— start EXCERPTED DATA —
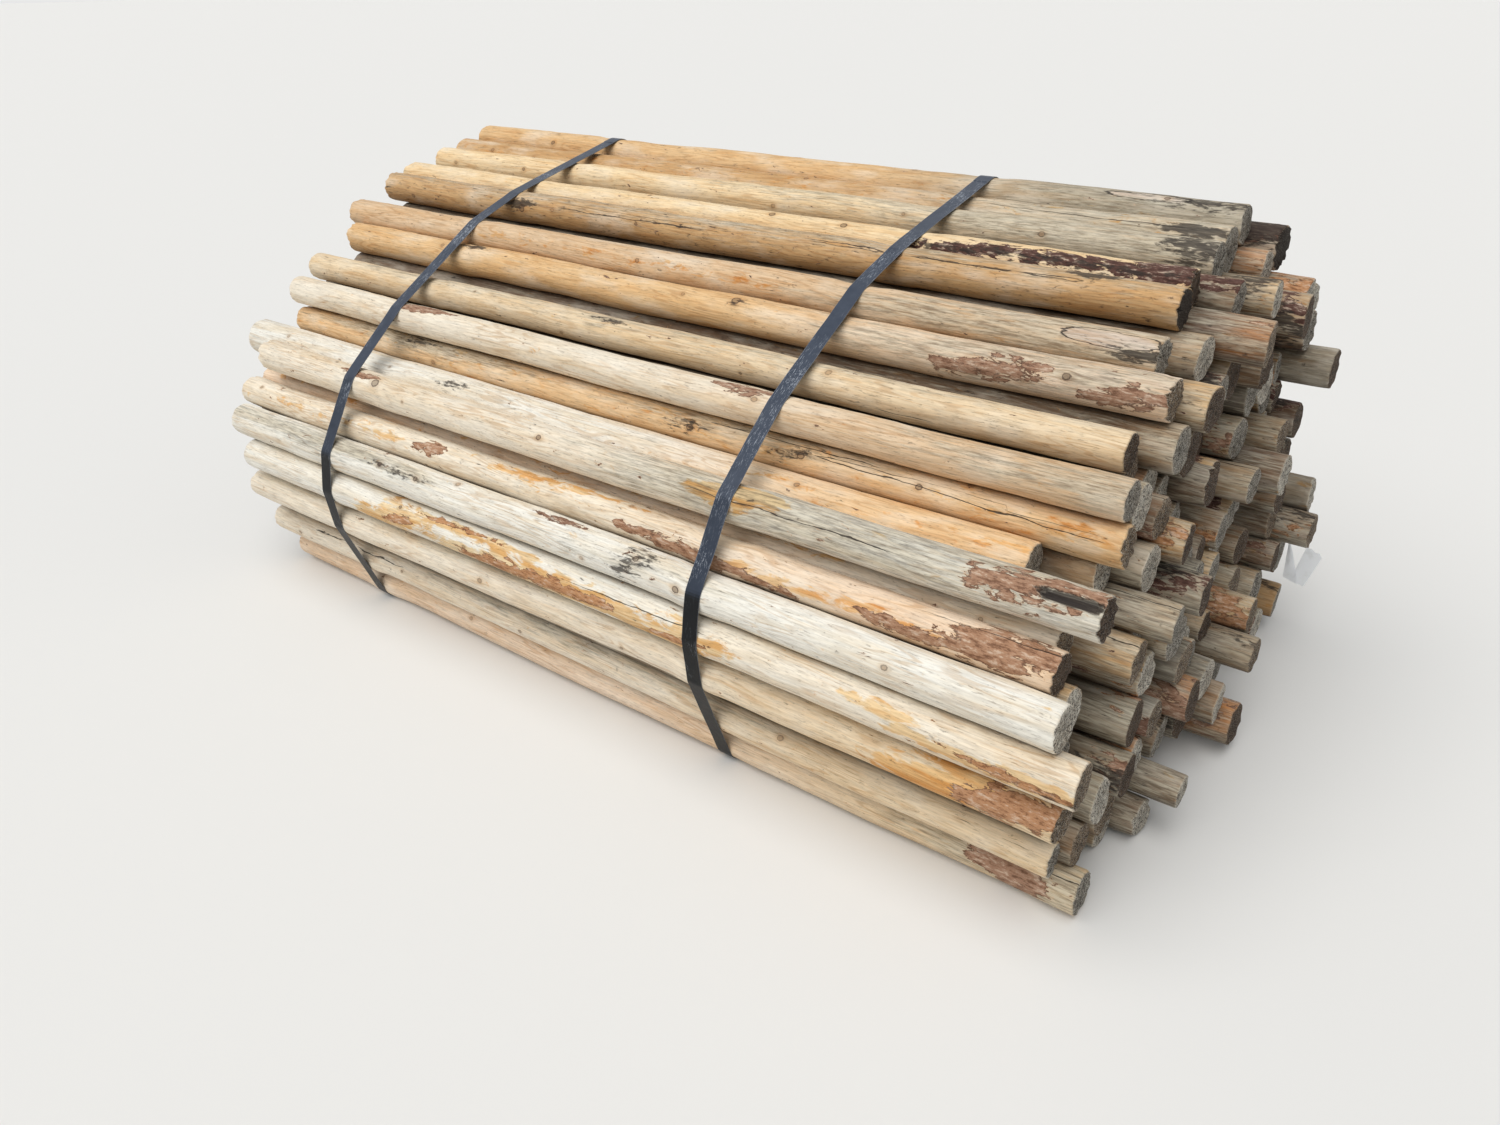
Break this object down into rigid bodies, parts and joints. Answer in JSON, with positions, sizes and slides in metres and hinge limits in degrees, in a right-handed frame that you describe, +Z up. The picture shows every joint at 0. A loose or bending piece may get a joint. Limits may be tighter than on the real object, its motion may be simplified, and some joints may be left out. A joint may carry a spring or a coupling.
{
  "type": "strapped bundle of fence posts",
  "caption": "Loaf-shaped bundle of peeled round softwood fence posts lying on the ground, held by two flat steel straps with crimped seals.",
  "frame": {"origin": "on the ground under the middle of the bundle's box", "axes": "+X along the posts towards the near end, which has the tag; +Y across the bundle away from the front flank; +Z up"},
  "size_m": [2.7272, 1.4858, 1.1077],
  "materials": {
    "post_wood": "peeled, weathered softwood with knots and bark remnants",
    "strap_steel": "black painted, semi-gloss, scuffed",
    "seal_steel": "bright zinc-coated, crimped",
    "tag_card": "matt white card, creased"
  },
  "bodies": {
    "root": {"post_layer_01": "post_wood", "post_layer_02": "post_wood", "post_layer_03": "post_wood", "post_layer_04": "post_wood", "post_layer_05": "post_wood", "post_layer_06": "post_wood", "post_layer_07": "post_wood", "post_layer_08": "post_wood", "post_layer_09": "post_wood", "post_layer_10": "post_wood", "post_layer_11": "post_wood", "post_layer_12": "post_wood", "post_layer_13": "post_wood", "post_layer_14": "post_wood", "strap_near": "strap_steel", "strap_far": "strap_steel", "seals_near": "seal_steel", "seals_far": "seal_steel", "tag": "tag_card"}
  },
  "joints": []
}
— end EXCERPTED DATA —
— start EXCERPTED DATA —
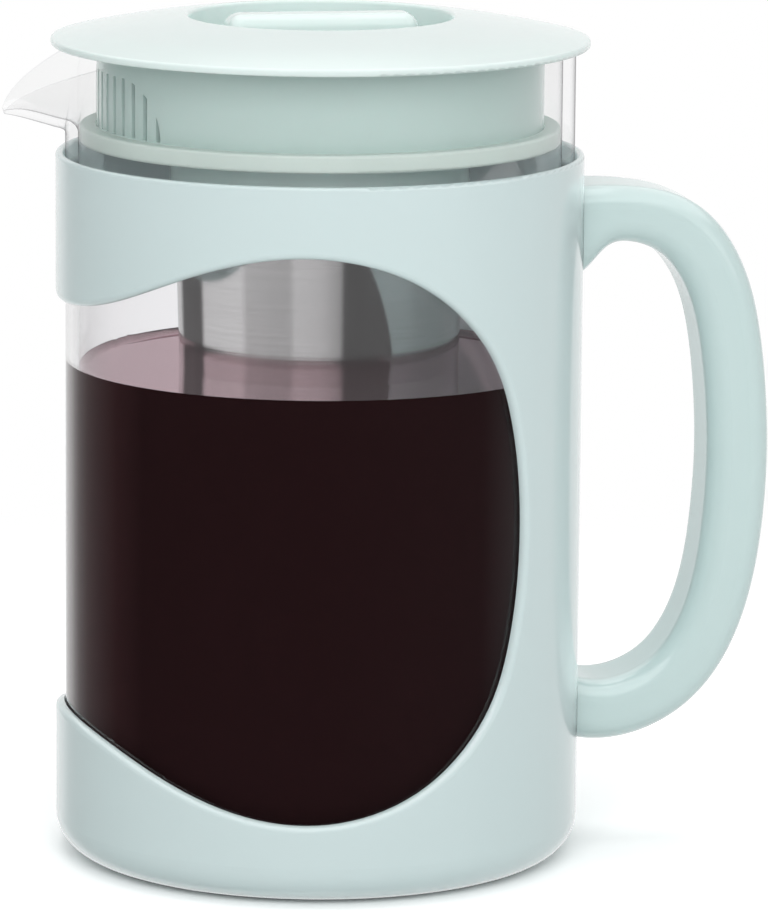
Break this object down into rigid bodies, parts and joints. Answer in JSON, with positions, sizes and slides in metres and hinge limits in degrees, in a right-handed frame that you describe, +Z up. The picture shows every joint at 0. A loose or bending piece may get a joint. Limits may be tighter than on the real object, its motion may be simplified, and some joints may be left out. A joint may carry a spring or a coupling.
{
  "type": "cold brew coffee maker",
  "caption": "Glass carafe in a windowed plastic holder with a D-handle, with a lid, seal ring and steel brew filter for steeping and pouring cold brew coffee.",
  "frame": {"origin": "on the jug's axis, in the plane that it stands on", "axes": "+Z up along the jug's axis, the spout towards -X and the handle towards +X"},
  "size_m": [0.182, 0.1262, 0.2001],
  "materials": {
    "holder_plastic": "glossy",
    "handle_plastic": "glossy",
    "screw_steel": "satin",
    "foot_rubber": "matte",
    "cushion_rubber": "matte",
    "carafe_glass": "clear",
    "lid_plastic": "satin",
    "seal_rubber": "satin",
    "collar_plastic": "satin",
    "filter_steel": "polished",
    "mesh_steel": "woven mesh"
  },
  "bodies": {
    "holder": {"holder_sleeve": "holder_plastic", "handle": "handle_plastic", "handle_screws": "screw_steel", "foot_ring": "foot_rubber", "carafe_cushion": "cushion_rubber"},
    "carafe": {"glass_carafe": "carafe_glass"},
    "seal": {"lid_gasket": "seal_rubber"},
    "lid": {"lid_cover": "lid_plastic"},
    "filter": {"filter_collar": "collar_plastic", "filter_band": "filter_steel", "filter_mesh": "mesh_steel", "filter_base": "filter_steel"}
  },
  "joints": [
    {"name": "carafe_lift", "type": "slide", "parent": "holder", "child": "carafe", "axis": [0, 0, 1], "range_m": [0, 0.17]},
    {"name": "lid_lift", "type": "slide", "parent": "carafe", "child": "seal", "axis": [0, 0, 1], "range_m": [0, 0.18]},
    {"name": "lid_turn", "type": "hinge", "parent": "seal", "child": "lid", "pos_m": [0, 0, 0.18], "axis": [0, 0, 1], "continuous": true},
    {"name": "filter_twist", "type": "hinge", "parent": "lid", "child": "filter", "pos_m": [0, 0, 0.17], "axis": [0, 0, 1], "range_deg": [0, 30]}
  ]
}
— end EXCERPTED DATA —
— start EXCERPTED DATA —
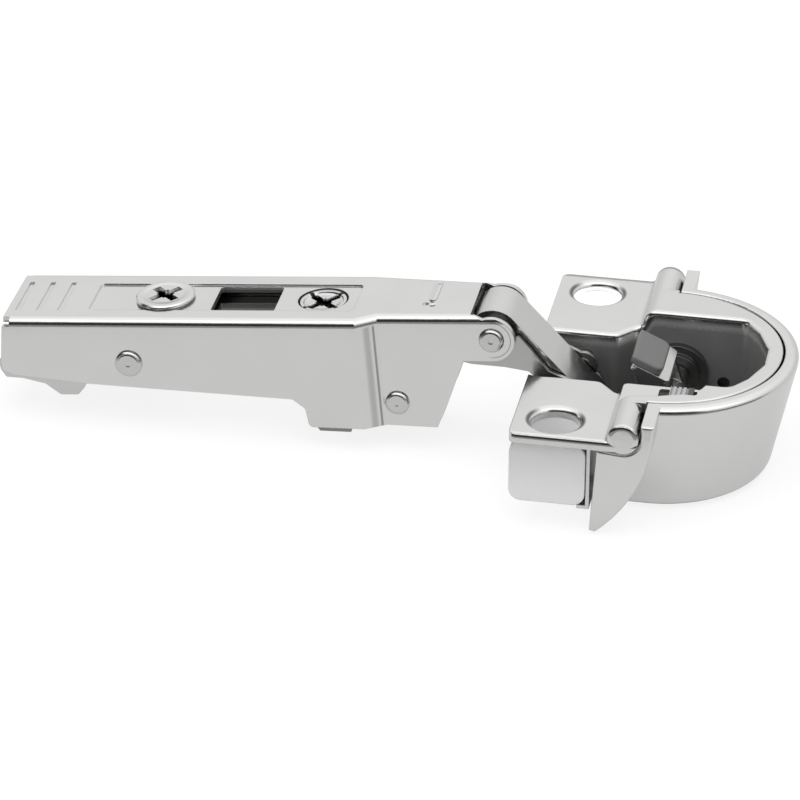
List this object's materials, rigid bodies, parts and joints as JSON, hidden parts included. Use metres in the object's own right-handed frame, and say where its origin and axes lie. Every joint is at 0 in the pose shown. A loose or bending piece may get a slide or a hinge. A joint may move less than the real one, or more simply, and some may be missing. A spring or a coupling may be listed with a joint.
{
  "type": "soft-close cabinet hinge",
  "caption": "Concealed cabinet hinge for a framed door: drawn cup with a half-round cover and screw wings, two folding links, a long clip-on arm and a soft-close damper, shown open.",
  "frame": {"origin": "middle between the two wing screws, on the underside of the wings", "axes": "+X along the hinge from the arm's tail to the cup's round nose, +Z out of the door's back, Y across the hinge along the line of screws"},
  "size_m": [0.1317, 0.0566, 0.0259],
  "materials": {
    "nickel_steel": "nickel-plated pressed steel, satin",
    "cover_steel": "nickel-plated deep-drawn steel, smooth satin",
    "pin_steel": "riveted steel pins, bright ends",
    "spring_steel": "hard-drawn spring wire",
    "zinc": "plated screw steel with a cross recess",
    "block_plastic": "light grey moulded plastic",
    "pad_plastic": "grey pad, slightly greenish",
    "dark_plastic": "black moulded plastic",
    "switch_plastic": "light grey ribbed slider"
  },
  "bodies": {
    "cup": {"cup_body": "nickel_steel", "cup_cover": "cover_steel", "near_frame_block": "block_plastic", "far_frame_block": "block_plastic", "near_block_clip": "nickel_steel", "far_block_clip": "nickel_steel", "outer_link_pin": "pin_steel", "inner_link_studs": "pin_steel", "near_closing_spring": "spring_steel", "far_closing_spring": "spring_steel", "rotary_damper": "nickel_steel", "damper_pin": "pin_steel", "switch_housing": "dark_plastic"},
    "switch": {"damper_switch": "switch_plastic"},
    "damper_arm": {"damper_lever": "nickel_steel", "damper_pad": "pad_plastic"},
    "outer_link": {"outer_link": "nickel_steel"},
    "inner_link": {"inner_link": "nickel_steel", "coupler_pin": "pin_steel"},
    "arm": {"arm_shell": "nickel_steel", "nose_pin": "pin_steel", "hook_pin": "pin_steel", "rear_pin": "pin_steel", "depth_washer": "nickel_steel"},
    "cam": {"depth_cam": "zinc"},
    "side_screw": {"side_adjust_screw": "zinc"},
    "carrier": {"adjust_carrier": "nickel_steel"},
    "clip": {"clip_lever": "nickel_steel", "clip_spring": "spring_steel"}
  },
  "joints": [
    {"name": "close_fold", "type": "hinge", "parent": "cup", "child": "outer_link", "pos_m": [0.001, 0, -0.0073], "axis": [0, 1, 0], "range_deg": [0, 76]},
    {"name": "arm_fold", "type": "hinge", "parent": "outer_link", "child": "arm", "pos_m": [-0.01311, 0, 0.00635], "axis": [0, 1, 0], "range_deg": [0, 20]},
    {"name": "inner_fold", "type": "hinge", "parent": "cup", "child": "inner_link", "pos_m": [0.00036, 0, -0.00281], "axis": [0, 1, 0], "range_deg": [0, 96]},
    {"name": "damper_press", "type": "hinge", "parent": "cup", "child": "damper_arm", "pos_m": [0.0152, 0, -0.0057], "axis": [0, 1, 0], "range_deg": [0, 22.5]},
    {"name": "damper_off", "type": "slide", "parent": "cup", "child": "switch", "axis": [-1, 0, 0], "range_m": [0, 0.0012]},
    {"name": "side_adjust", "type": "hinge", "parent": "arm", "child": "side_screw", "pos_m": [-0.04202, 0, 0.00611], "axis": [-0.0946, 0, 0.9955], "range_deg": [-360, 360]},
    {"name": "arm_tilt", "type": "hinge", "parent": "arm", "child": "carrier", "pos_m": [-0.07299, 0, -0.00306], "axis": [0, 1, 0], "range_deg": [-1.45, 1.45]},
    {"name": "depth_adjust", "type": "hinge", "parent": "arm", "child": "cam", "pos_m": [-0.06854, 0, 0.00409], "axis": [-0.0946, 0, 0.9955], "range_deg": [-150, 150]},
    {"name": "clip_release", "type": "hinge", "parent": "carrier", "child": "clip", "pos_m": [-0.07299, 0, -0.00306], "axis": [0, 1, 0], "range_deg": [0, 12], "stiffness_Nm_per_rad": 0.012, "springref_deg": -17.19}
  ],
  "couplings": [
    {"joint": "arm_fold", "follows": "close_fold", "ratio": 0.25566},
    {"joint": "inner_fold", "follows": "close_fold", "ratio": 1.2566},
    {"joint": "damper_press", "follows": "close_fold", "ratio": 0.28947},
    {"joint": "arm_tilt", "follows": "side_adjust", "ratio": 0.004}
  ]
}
— end EXCERPTED DATA —
Track down every line with the word "shown" and copy it.

* **IN RESPONSE**
List this object's materials, rigid bodies, parts and joints as JSON, hidden parts included. Use metres in the object's own right-handed frame, and say where its origin and axes lie. Every joint is at 0 in the pose shown. A loose or bending piece may get a slide or a hinge. A joint may move less than the real one, or more simply, and some may be missing. A spring or a coupling may be listed with a joint.
  "caption": "Concealed cabinet hinge for a framed door: drawn cup with a half-round cover and screw wings, two folding links, a long clip-on arm and a soft-close damper, shown open.",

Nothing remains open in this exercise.